Understanding “Title” Versus “Deed”

The terms “title” and “deed” are often used interchangeably, but they represent two different legal concepts. Understanding the distinction is key to appreciating the value of title insurance.

  • Deed: This is the physical, legal document that is signed, notarized, and recorded in the public records. It is the instrument used to transfer title (ownership) from the seller to the buyer.
  • Title: This represents the concept of legal ownership rights to the property. It is the collection of all rights held by the owner. When you purchase a property, you are acquiring the title—the right to use and possess the land.

Tip: The Title Search

Before any title policy is issued, the title company performs an exhaustive “title search.” This process involves a meticulous examination of public records—including deeds, mortgages, wills, court judgments, and tax records—to verify the property’s chain of ownership and uncover any potential defects or encumbrances. The goal is to ensure a “marketable” or “clear” title before the real estate closing.

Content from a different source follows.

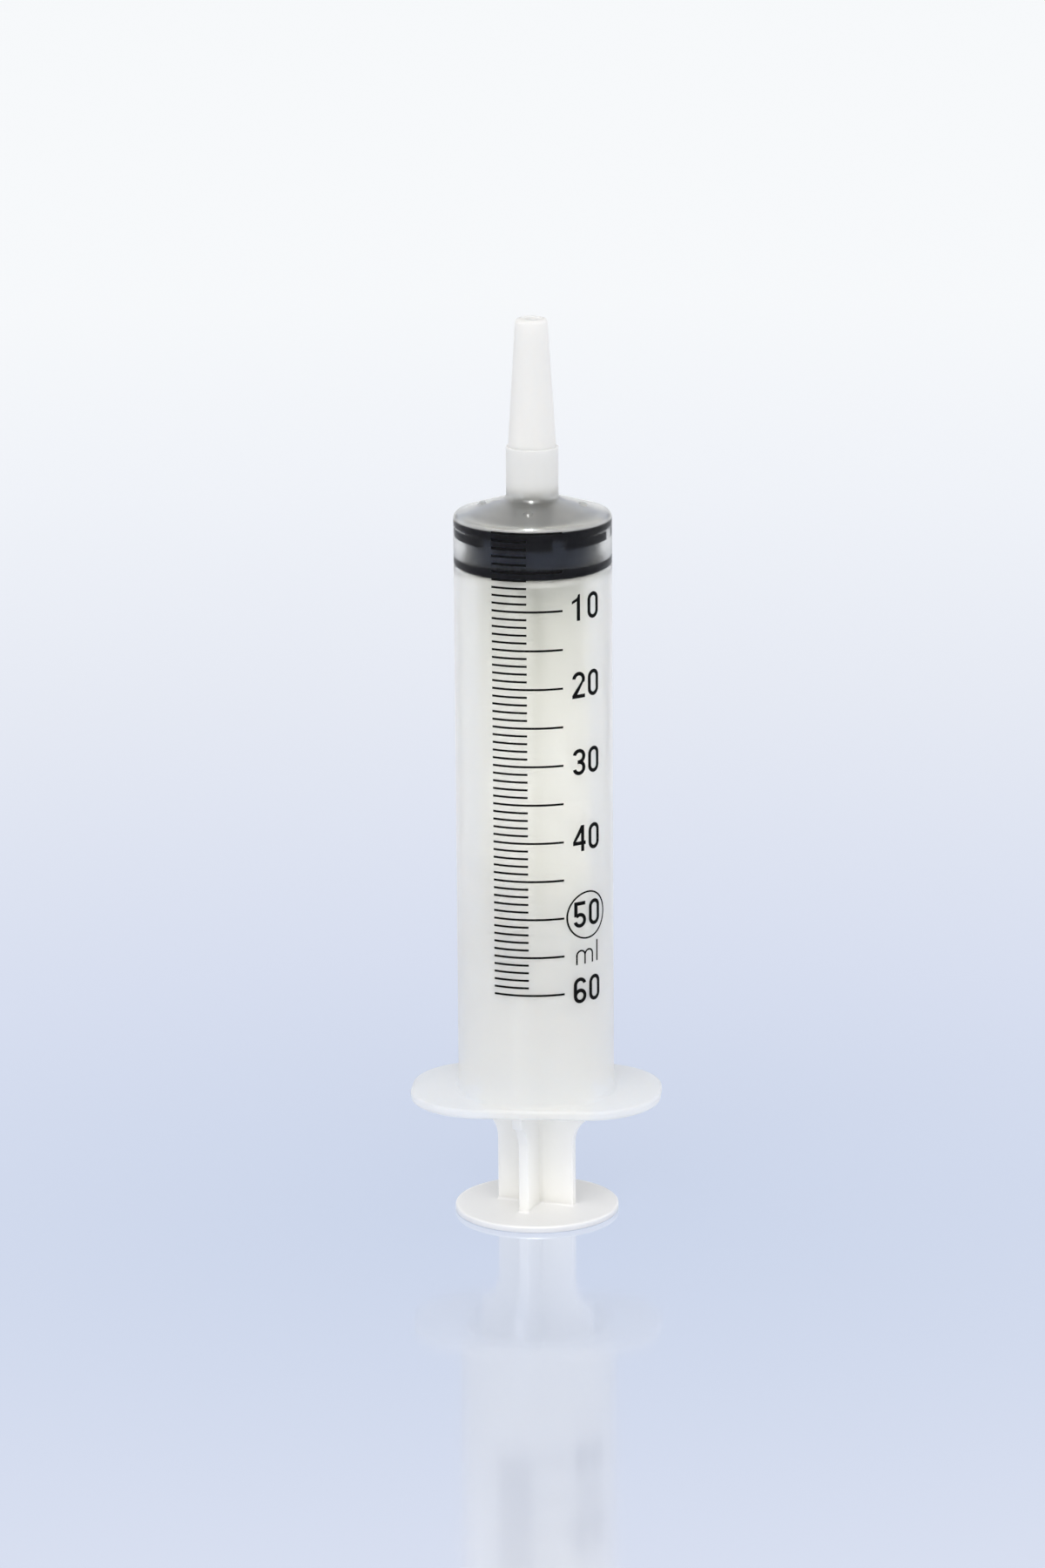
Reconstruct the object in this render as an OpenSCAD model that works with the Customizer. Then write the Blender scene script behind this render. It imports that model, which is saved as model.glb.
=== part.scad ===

The Two Pillars of Title Protection: Owner’s vs. Lender’s Policy

Title insurance comes in two primary forms, each designed to protect a different party involved in the real estate transaction. It is vital for every buyer to understand which policy protects their interest and which protects their financing partner.

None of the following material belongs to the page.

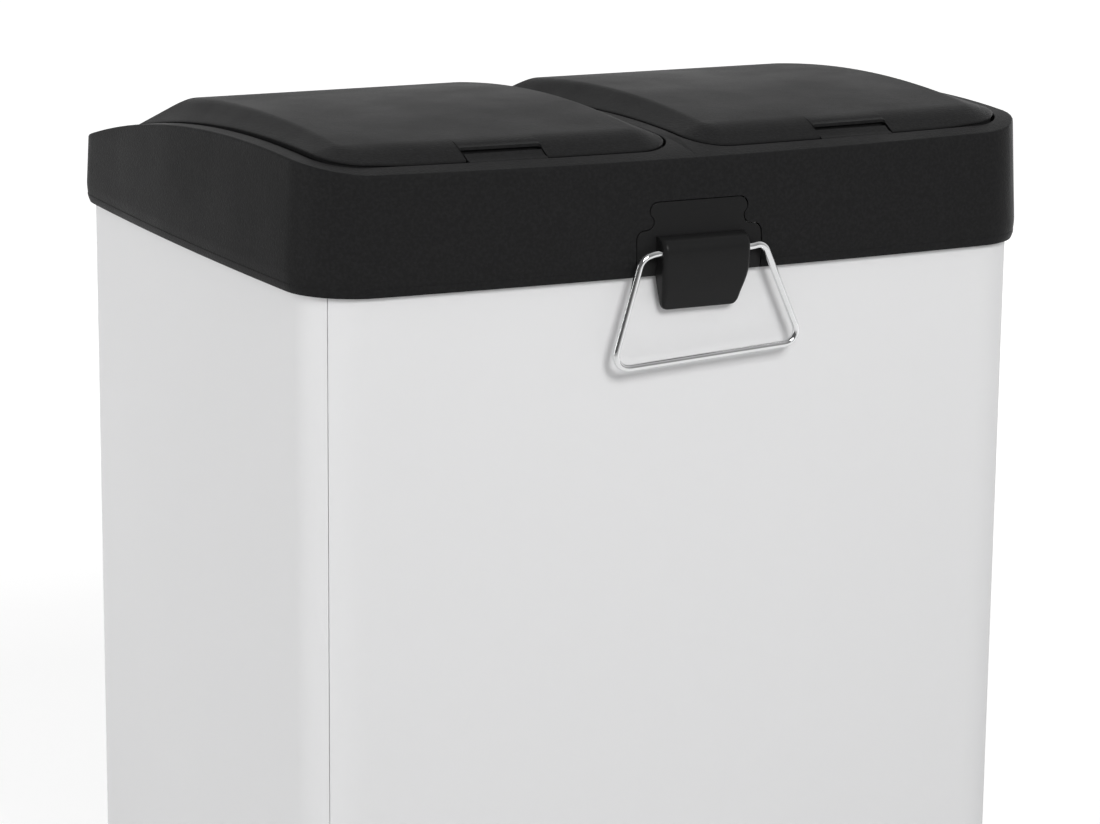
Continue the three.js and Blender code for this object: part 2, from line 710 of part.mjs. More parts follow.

Policy Type Who It Protects Coverage Amount
Lender’s Policy (Loan Policy) The mortgage lender/financial institution. The outstanding loan amount; coverage decreases as the loan is paid off and ends when the mortgage is cleared.
Owner’s Policy The homeowner (buyer) and their heirs. The property’s purchase price; coverage remains in effect as long as the insured party owns the property.

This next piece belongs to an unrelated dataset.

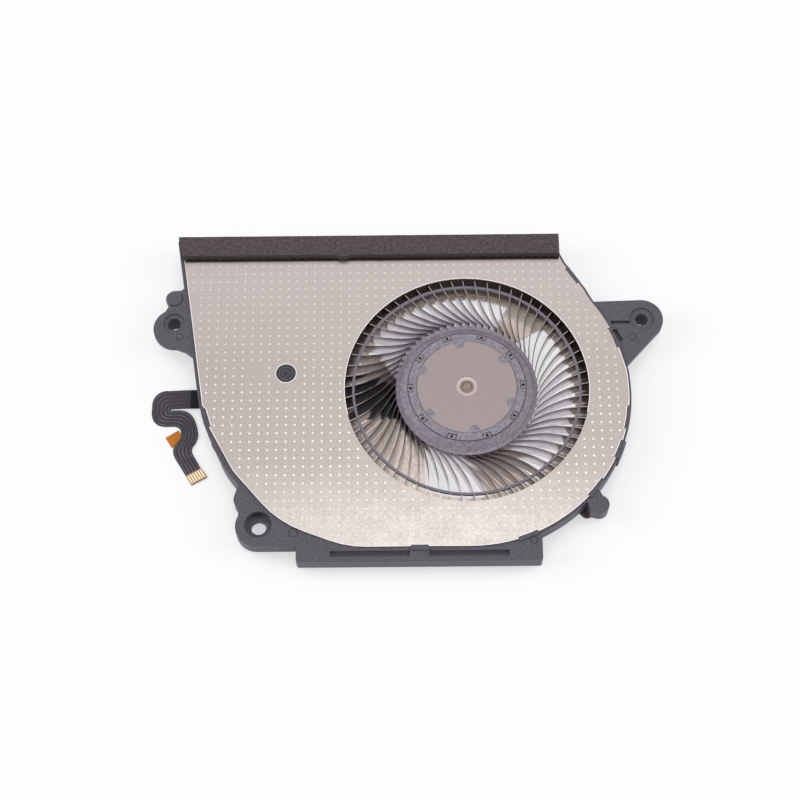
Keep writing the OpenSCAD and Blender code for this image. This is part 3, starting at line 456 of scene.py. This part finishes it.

Crucial Distinction: A lender’s policy is typically required to get a mortgage, but it does not protect the buyer’s financial interest or equity. To safeguard your investment, a separate owner’s policy is essential.

Top 5 Hidden Risks Covered by Title Insurance (Title Defects)

A standard title search is meticulous, but it cannot uncover every possible flaw. Title insurance is specifically designed to protect against “hidden risks” that may only surface long after closing. These defects can lead to substantial financial loss, even the loss of the property itself.

Common Defects & Coverage Examples:

  • 1. Liens and Unpaid Debts: These are the most common defects. They include outstanding liens from previous owners, such as unpaid property taxes, mechanic’s liens (unpaid contractors), or old, unreleased mortgages. The insurer will typically pay off the debt to clear your title.
  • 2. Fraud and Forgery: This covers claims arising from illegal acts like a forged signature on a prior deed, falsified documents, or someone impersonating the true owner during a past sale.
  • 3. Undisclosed or Missing Heirs: A claim by a missing spouse or unknown heir of a previous deceased owner who asserts a right to the property. Title insurance provides legal defense and financial payment to settle the claim.
  • 4. Clerical Errors in Public Records: Simple human errors, such as a mistake in the legal description of the property, improper indexing of documents, or a typo in a name, can cloud a title’s validity.
  • 5. Boundary and Easement Disputes: Protection against issues like an unrecorded utility easement giving a third party the right to use part of your land, or boundary line conflicts where a neighbor’s structure encroaches on your property.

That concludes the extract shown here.